With its skillful pairing of conflict over religious and familial obligations with the backdrop of a Mexican-American family's love for one another, Troncoso's novel is an engaging literary achievement."

----A reviewer from The Dallas Morning News wrote: "In a media market where cultural stereotypes abound, it’s refreshing to read a novel featuring Latino characters who are nuanced and authentic. Sergio Troncoso’s latest, From This Wicked Patch of Dust, follows a family from humble beginnings in a Texas border town through several decades as its members move beyond their Mexican Catholic culture to inhabit Jewish, Muslim and Ivy League spaces....

These middle spaces have long been fodder for writers, though the El Paso-born and Harvard-educated Troncoso has created new, empathetic characters to explore it. No, the real beauty of this book is that it mines the rich diversity of tradition and culture among Latinos, as well as the commonalities they share with other Americans — love of family, faith and country."
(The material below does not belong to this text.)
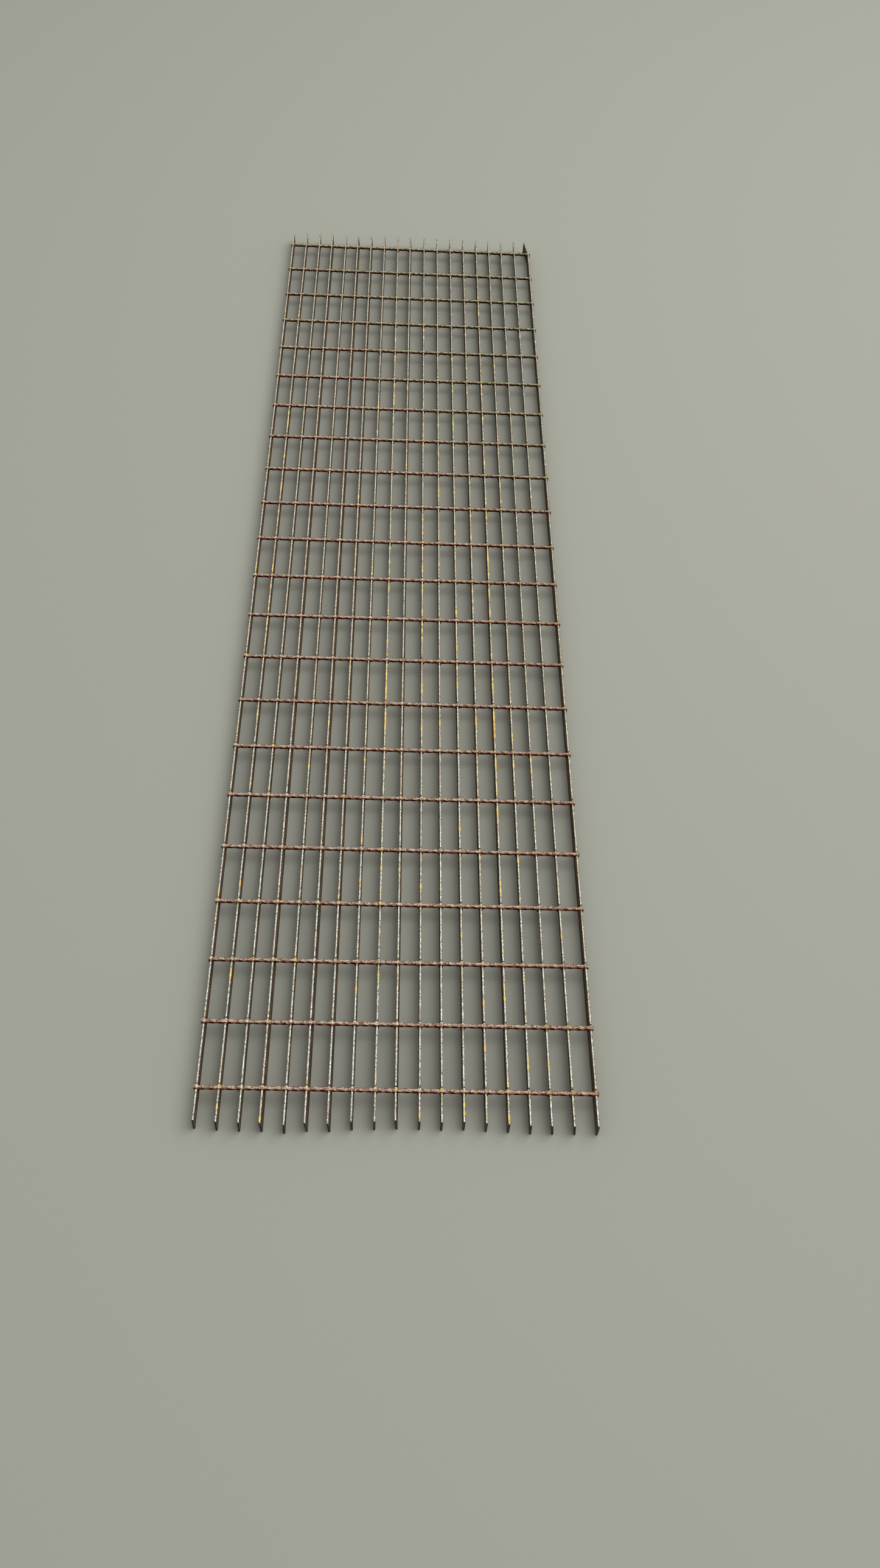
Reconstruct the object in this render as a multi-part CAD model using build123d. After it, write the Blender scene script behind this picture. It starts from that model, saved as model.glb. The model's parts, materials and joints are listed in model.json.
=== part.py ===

----From This Wicked Patch of Dust was named as one of the best books of 2012 by Kirkus Reviews, and won the Southwest Book Award from the Border Regional Library Association. The novel was chosen as a Notable Book by Southwest Books of the Year. From This Wicked Patch of Dust was also a finalist for Reading The West Book Award from the Mountains and Plains Independent Booksellers Association, and was shortlisted runner-up for the biannual PEN/Texas Southwest Book Award for Fiction.